The Women, Peace and Security Act advances the priorities outlined in the United States’ National Action Plan on Women, Peace and Security, and ensures the U.S. continues to advocate for women’s inclusion and engagement in the peace-building process to prevent, moderate and resolve violent conflict.

In their letter the Senators continued, “The strategy required by the law will create the doctrine that U.S. policy is based upon for the next four years. We anticipate that this plan will include goals for women’s participation across a number of important areas as well as a detailed plans on achieving these goals. We are deeply concerned that the deadline for the report’s submission to Congress has passed without a forthcoming strategy.”

In addition to requesting the administration to explain the delay and when Congress can expect the final strategy, Shaheen and Capito also asked for clarification on the steps that have been taken to implement the requirements of The Women, Peace and Security Act into programs and policies. In the absence of a final strategy, the Senators requested a briefing on the strategy in its current form and the process for its completion. 

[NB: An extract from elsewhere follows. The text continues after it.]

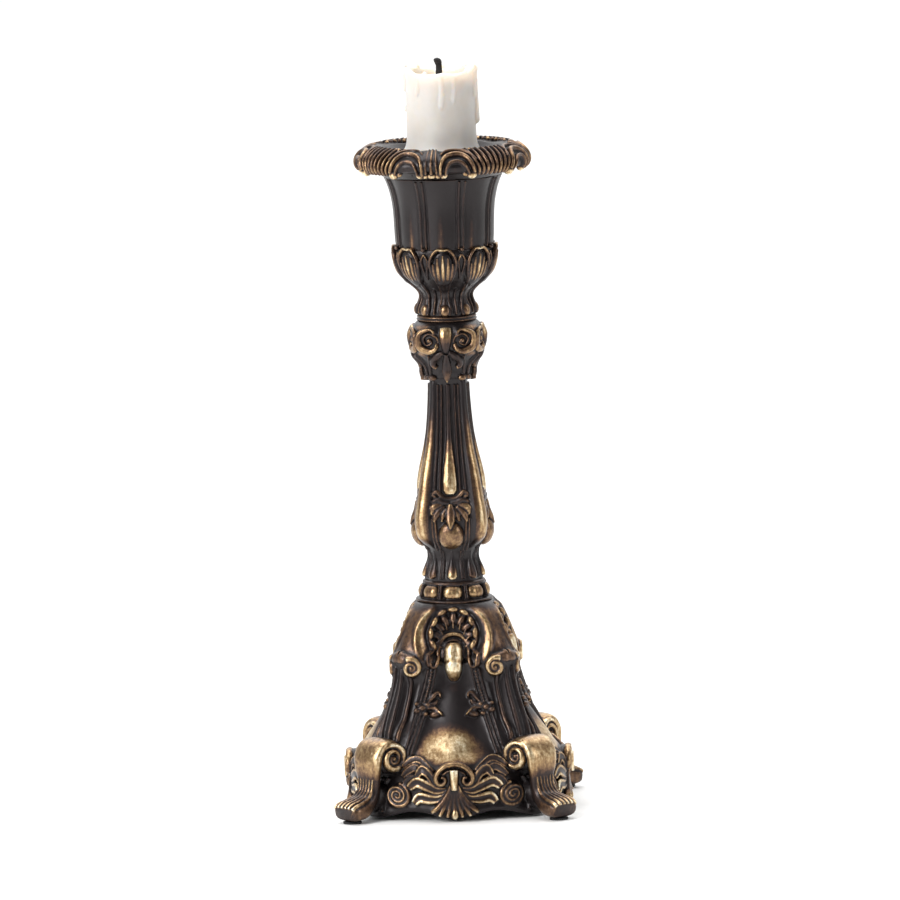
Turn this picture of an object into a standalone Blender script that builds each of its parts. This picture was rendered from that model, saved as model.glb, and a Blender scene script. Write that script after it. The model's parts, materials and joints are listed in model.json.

The letter can be read in full here. 

Senator Shaheen is a leading voice in the Senate defending global women’s issues. She introduced the Global Health, Empowerment, and Rights (HER) Act, which would permanently repeal the Global Gag Rule, in January following President Trump's executive order. She also introduced the Keeping Girls in School Act to help address the unique barriers adolescent girls in developing countries face in accessing an education.